Aim: Repeat exactly what appears from the opening line of the listing to the line with "body = union(body, leg, 0.5)", inclusive.

-- Begin Dataset excerpt --

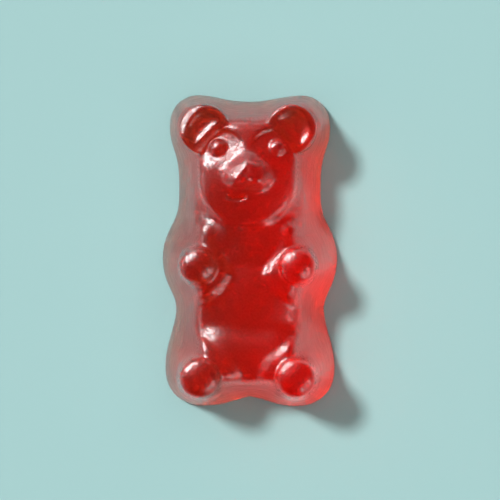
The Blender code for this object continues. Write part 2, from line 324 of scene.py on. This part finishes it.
def bolster(half_length, y, top, radius):
    """A round bar lying across the body with ball ends: shoulders and hips."""
    return length(larger(SIDE - half_length, 0.0), Y - y, Z - (top - radius)) - radius


body = union(body, bolster(1.2, 0.5, named["Shoulder top"], 2.6), 0.6)
body = union(body, rod(SIDE, Y, Z, (1.55, 0.80, 5.15), (2.85, 1.60, 4.35), 1.8), 0.8)
body = union(body, bolster(1.4, -7.3, named["Hip top"], 4.0), 0.5)

# %% Arms and legs
chapter("Arms and legs")
arm = pillow(stick(SIDE, Y, (2.9, 0.9), PAW, 1.2, 2.85), Z, named["Arm top"], 1.5)
arm = common(arm, (Z - named["Arm top"]) + (Y - PAW[1]) * 0.06, 0.5)
body = union(body, arm, 0.5)
leg = pillow(stick(SIDE, Y, (4.6, -7.0), FOOT, 1.8, 2.9), Z, named["Leg top"], 1.3)
body = union(body, leg, 0.5)

# %% [markdown]
# ## Head
#
# The head is the top of a ball inside an oval with full cheeks. Round each eye the mould is a
# shallow dish, cut here with two sloping planes inside a disc that lean the way the head's own surface leans there.

# %% Head and eye dishes
HEAD_CENTRE = (0.0, 4.7)
HEAD_CROWN = 9.5
SOCKET = (1.76, 7.0)
SOCKET_RADIUS = 1.6
SOCKET_DROP = 0.62
SOCKET_SLOPE = math.radians(31)
SOCKET_TURNS = (math.radians(47), math.radians(67))


def slope_away(place, turn, slope, height):
    """Height above a plane that falls away in one direction, square to the plane."""
    along = (SIDE - place[0]) * math.cos(turn) + (Y - place[1]) * math.sin(turn)
    return (Z - height + along * math.tan(slope)) * math.cos(slope)


chapter("Head")
head = oval(X, Y, (0.0, 5.6), 3.75, 3.6)
head = union(head, disc(SIDE, Y, (2.1, 6.95), 2.0), 0.8)
head = pillow(head, Z, named["Head top"] + 0.2, 0.7)
head = common(head, crown(X, Y, Z, HEAD_CENTRE, named["Head top"], HEAD_CROWN), 0.4)
for turn in SOCKET_TURNS:
    socket_floor = slope_away(SOCKET, turn, SOCKET_SLOPE, named["Head top"] - SOCKET_DROP)
    socket = common(disc(SIDE, Y, SOCKET, SOCKET_RADIUS), -socket_floor, 0.1)
    head = cut(head, socket, 0.12)
body = union(body, head, 2.2)

# %% [markdown]
# The relief so far has no sides. Common with the wall gives it the wall's, with a rounded shoulder.

# %% Body
chapter("Body")
bear = common(wall, body, 1.0)

# %% [markdown]
# ## Ears, paws and feet
#
# An ear is half a disc with a straight crest along the head, hollowed like a spoon. Paws and feet
# are buttons: a side that leans in a little, under a crown.

# %% Ears
EAR_RADIUS = 1.74
EAR_FLOOR_DEPTH = 0.28
EAR_SLOPE = 30
EAR_RIM = 0.45
EAR_FACET = 1.05

chapter("Ears")
inwards = ((EAR[0] - SIDE) + (EAR[1] - Y)) * math.sqrt(0.5)
crest = leaning(inwards - 0.5, Z, named["Ear top"], 58)
plan = common(disc(SIDE, Y, EAR, EAR_RADIUS), common(crest, inwards - 1.15, 0.1), 0.2)
hollow = common(disc(SIDE, Y, EAR, EAR_RADIUS - EAR_RIM), inwards - 0.42, 0.2)
ear = pillow(plan, Z, named["Ear top"], 0.25)
facet_turn = math.radians(30)
facet_place = (EAR[0] + EAR_FACET * math.cos(facet_turn), EAR[1] + EAR_FACET * math.sin(facet_turn))
facet = slope_away(facet_place, facet_turn, math.radians(EAR_SLOPE), named["Ear top"])
ear = common(ear, facet, 0.15)
rim_slope = math.radians(EAR_SLOPE)
below = named["Ear top"] - Z
spoon = (below + hollow * math.tan(rim_slope)) * math.cos(rim_slope)
spoon = common(spoon, below - EAR_FLOOR_DEPTH, 0.15)
ear = cut(ear, spoon, 0.08)
bear = union(bear, ear, 0.2)

# %% Paws and feet
BUTTON_FOOT_HEIGHT = 6.5
BUTTON_DRAFT = 7.0

chapter("Paws and feet")
for place, radius, top, crown_radius, edge in (
    (PAW, 1.38, named["Paw top"], 1.72, 0.25),
    (FOOT, 1.5, named["Foot top"], 2.3, 0.35),
):
    side = leaning(disc(SIDE, Y, place, radius), Z, BUTTON_FOOT_HEIGHT, BUTTON_DRAFT)
    button = common(side, crown(SIDE, Y, Z, place, top, crown_radius), edge)
    bear = union(bear, button, 0.35)

# %% [markdown]
# ## Face
#
# The snout is a rounded triangle with sides that lean, narrow at the bridge between the eyes. The
# eyes are small balls in their dishes. The mouth is a shallow smile with a raised lower lip.

# %% Snout
chapter("Snout")
snout = stick(SIDE, Y, (0.0, 5.9), (0.7, 4.85), 0.65, 1.05)
snout = union(snout, disc(X, Y, (0.0, 4.95), 1.15), 0.6)
skirt = smaller(larger((Y - 4.4) * 0.35, 0.0), 0.5)
snout = leaning(snout - skirt, Z, 7.3, 38)
snout = pillow(snout, Z, named["Snout top"] + 0.3, 1.0)
snout = common(snout, crown(X, Y, Z, (0.0, 4.7), named["Snout top"], 2.5), 0.5)
bear = union(bear, snout, 0.4)

# %% Eyes
EYE = (2.02, 7.05)
EYE_RADIUS = 0.66
EYE_SINK = 0.12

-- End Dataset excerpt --

Exercise output:
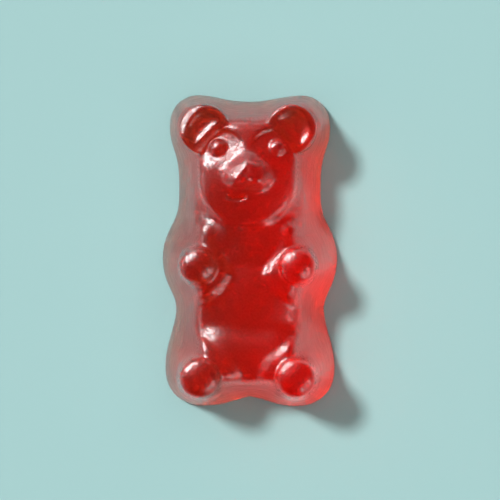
The Blender code for this object continues. Write part 2, from line 324 of scene.py on. This part finishes it.
def bolster(half_length, y, top, radius):
    """A round bar lying across the body with ball ends: shoulders and hips."""
    return length(larger(SIDE - half_length, 0.0), Y - y, Z - (top - radius)) - radius


body = union(body, bolster(1.2, 0.5, named["Shoulder top"], 2.6), 0.6)
body = union(body, rod(SIDE, Y, Z, (1.55, 0.80, 5.15), (2.85, 1.60, 4.35), 1.8), 0.8)
body = union(body, bolster(1.4, -7.3, named["Hip top"], 4.0), 0.5)

# %% Arms and legs
chapter("Arms and legs")
arm = pillow(stick(SIDE, Y, (2.9, 0.9), PAW, 1.2, 2.85), Z, named["Arm top"], 1.5)
arm = common(arm, (Z - named["Arm top"]) + (Y - PAW[1]) * 0.06, 0.5)
body = union(body, arm, 0.5)
leg = pillow(stick(SIDE, Y, (4.6, -7.0), FOOT, 1.8, 2.9), Z, named["Leg top"], 1.3)
body = union(body, leg, 0.5)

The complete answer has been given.